Things get back on track with “Game Over.” On this song and the closing “Amerikkka,” Ministry are very much in their comfort zone. Jourgensen lays down a powerful industrial groove and includes the requisite noises while also allowing the guitars and drums more room to breathe, with Quirin laying down a couple melodic leads. As long as you don’t think too much about how it was all done better decades ago, you can definitely get into these driving rhythms, over-driven guitars, and mildly unhinged political rants that occasionally give way to frenzied screams. Sampling from Network is pretty cliche, and Jourgensen’s political analysis never gets any more nuanced, but this material definitely scratches a particular itch for me.
Ultimately, that very measured degree of nostalgia-colored appreciation sums up the experience of this album. If you, like me, have a long relationship with Ministry, the record is at least worth a listen. There are many moments that will remind you of why you loved Jourgensen’s everything-but-the-kitchen-sink song construction and caustic worldview in the first place.
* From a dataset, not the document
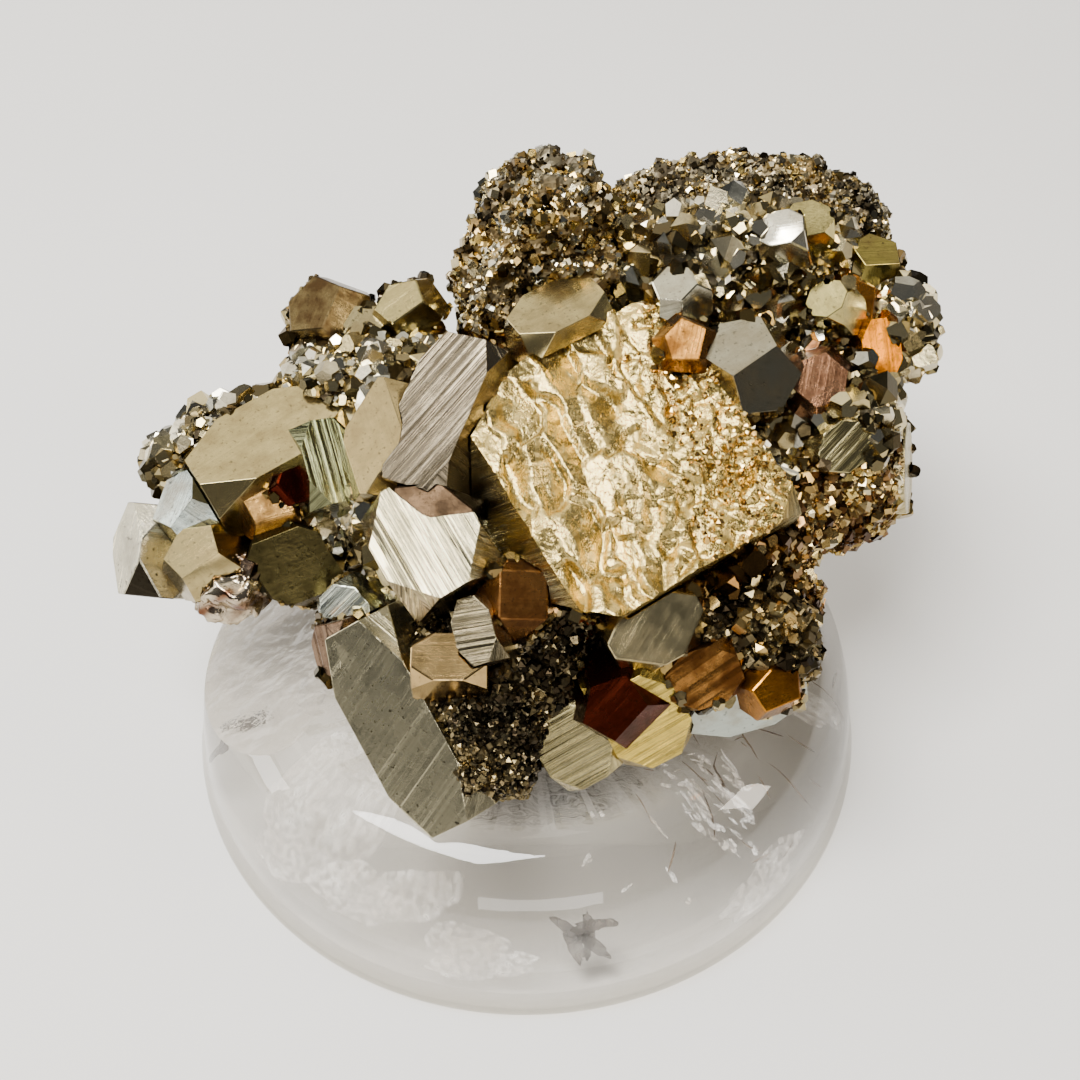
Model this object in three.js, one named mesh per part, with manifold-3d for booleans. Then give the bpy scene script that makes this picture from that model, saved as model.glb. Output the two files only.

For those who are so inclined, it’s a significant step up from the last two albums that will get you banging your head, even if it’s all ultimately a little too silly and self-important to be satisfying. The parts that are good don’t really bring anything new to the table, and the parts that are new are not especially good. Anyone who lacks an abiding affection for Uncle Al is probably better off exploring the band’s classic period or Bush-era rebirth. To sum up: This is not going down the great protest music of the Trump presidency, but if you need something to listen to while you scan the headlines about the latest White House scandal, you could do worse.